Dors, fais de beaux rêves / Dans ces moments-là / C’est chacun pour soi / Fais de beaux rêves / Tu pourras parler, rire ou bien pleurer / C’est ton problème

Un instant précis

L’introductif De la neige en été saisit d’emblée l’auditeur comme un seau d’eau glacée pour ne plus le lâcher quarante minutes durant. Au fil du disque, Diabologum évolue entre détonations électriques et plages plus expérimentales. Sur son versant rock, l’album aligne les chansons tendues et indociles, aiguisées comme des lames, à l’image du fantastique Il faut et ses paroles inoubliables assénées comme autant d’uppercuts sur un lit de guitares embrasées et tournoyantes. Près de 20 ans après, on constatera que certaines phrases n’ont rien perdu de leur acuité. Avec A découvrir absolument, Diabologum s’essaie à la chanson-collage, juxtaposant des extraits de programmes télévisés pour en dévoiler plus efficacement que tout discours le vide confus. 365 jours ouvrables claque également comme un coup de feu, parvenant à maintenir allumée une étincelle de joie au milieu d’un désenchantement glaçant. Les angles et Une histoire de séduction se situent dans une veine plus expérimentale, morceaux parlés sur fond de boucles austères. Mais le véritable sommet du disque demeure La maman et la putain, exceptionnelle mise en musique du monologue bouleversant de Veronika (Françoise Lebrun) dans le film du même nom de Jean Eustache – sans doute un des 10 plus beaux films du monde. Un feu inaltérable semble consumer ce morceau de bout en bout et le mariage entre la musique et le texte d’Eustache vous fera proprement trembler sur vos bases ; difficile d’écouter ces 5’52 sans avoir le ventre serré et les poils hérissés. L’album se termine par une relecture d’un titre du Blank generation de Richard Hell, point final fiévreux venant sceller à l’acide un disque définitivement hors normes.

Il n’y a que toi pour me baiser comme ça / Il n’y a que moi pour être baisée comme ça par toi / Comme les gens peuvent se leurrer / Comme ils peuvent croire / Il n’y a qu’un toi, il n’y a qu’un moi

La maman et la putain

On a souvent reproché aux membres de Diabologum un côté « intello », les accusant d’être froids et prétentieux. On saluera plutôt ici une prise de parole sidérante et hardie, une manière d’user de la colère pour saisir le monde et le « découper à coups de rasoir pour voir au cœur du fruit le noyau noir » comme le chantait un autre insoumis, Gérard Manset. Le groupe se disloquera après ce coup d’éclat, miné par les divergences personnelles et artistiques.
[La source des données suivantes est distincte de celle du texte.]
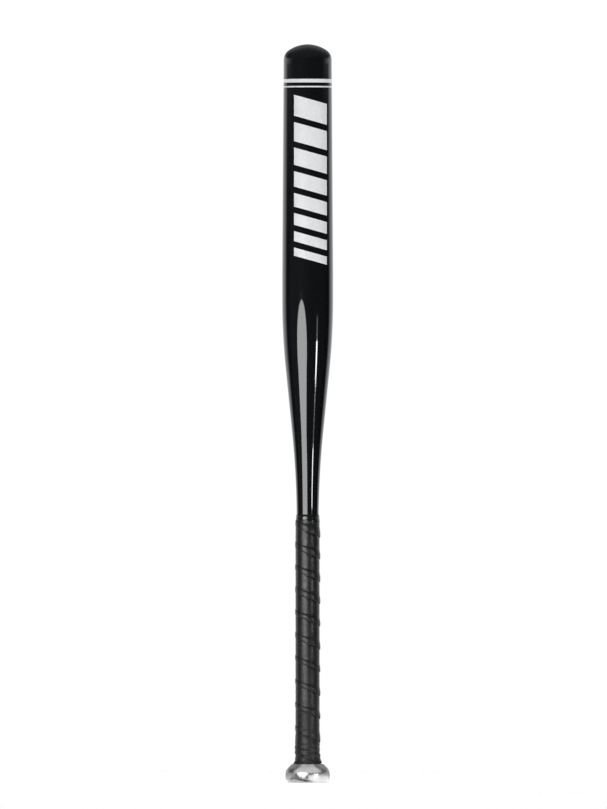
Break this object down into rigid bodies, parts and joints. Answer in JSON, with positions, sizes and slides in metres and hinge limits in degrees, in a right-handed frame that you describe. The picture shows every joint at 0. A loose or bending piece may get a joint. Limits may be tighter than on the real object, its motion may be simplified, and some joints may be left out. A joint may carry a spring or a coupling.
{
  "type": "baseball bat",
  "caption": "Aluminium baseball bat: gloss black tube with a closed domed barrel end, spiral-wound grip and a polished flared knob.",
  "frame": {"origin": "centre of the knob's flat base, the lowest point when the bat stands upright", "axes": "+Z along the bat's axis from the knob to the barrel's crown; the printed front faces -Y; +X is to the right of the front"},
  "size_m": [0.0564, 0.0563, 0.813],
  "materials": {
    "black_paint": "gloss",
    "polished_aluminium": "polished",
    "weld_bead": "satin",
    "grip_leather": "matte",
    "adhesive": "matte",
    "black_vinyl": "gloss",
    "white_film": "satin",
    "black_rubber": "matte"
  },
  "bodies": {
    "root": {"barrel_shell": "black_paint", "end_plug": "black_rubber", "knob": "polished_aluminium", "knob_plug": "black_rubber", "knob_weld": "weld_bead", "grip_backing": "adhesive", "grip_wrap": "grip_leather", "finish_tape": "black_vinyl", "barrel_graphic": "white_film"}
  },
  "joints": []
}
Arnaud Michniak s’en ira créer Programme qui radicalisera encore le propos et délivrera deux disques intenses et terrifiants entre 2000 et 2002, Mon cerveau dans ma bouche et L’enfer tiède. Il évolue depuis en solo et a encore fait paraître un album l’an dernier, Écho. Michel Cloup formera le groupe Expérience avant de sortir son premier album solo, Notre silence en 2011 et le bouleversant Minuit dans tes bras l’an dernier sous le nom de Michel Cloup Duo. Diabologum s’est reformé le temps d’un concert pour les 20 ans du festival des Rockomotives en 2011, accueillant même sur scène Françoise Lebrun pour venir lire le texte sans égal de La maman et la putain.